World of wood and hay

An ethno-botanical museum at Islamia College in Srinagar houses rare items but official neglect is spoiling the valuable collection. Ikhlaq Qadri reports

Dr Abdul Majid Kak in his museum
Dr Abdul Majid Kak in his museum

An Ethnographic Museum at the Islamia College of Science and Commerce Srinagar, housing many of the now extinct or less prevalent items of wood, wicker-work and hay is helping their preservation and giving an easy access for people to know about their household and other items used by Kashmiris in the past.

“There are around 650 rare items which are almost extinct in the present day world. All ethno-botanical items collected till date have been identified, numbered and labelled with a note mentioning the date, place of collection and its utility. These have been arranged in the categories of wood, or wood products, wicker-work items and straw and hay grass items,” said Dr. Abdul Majeed Kak, curator of the museum.

The items in the museum are Tila Vane Wan ( OX driven wooden machine), Gurus Dhoon (churners), Ala Banae ( wooden plough), Cheri laschij (broom), Khrawe hoor (wooden patens), Chaengij (mat made of hay), Pulhore ( hay shoes), Zaen (wicker-work basket), Surposh (lids) with carvings besides many more items that are fast disappearing from Kashmir.

The hand carved wooden items like a wooden lock or a spade used for shovelling snow and a number of items made from walnut ( Juglans regia), Plaintain (Platinus orientalis), Deodara (Cedrus deodara) also in Kikar ( Rubinia pseudoaccacia) attract most visitors.

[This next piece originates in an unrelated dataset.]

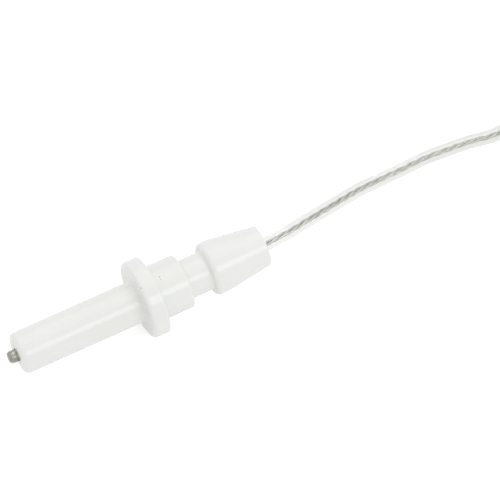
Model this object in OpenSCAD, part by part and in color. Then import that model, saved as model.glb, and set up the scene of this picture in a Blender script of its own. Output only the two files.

Dr. Kak, a botany professor in the college came up with the idea of a ethno-botanical museum and started collecting artefacts from all over Kashmir since 2004.

That year (in 2004) an NAAC peer team visited the college, which was seeking its accreditation. “To attract the attention of the team and to raise the profile of the institution the items were collected and displayed in a small room. The team from the UGC was highly impressed to see the novel and antique items inviting their excellent remarks and high appreciation,” says Dr Kak.

Collecting antiques and other novel items being a costly business, the college sought financial support from Ministry of Culture, Government of India. A research proposal was submitted for establishment of the ethno-botanical museum in the College in year 2006 and was approved by the ministry in 2008.

The money helped the Department of Botany in upgrading the museum. “Only our college has such an ethno-botanical museum in entire J&K. It is sort of unique to Islamia College of Science and commerce,” says Dr Kak.

The ministry sanctioned the project worth Rs 17 lakh. While central government funded 80 percent of the project the rest, 20 percent, was to be provided by the college. The college spent around Rs three lakh to procure artefacts for the museum. Most of the purchases were made by Dr Kak.

He says that people from outside have appreciated the work and even offered huge money for the rare artefacts.

“People have been all praises for the Work done,” he said. “Dr Haseeb Drabu once offered 25 lakhs for the collection”.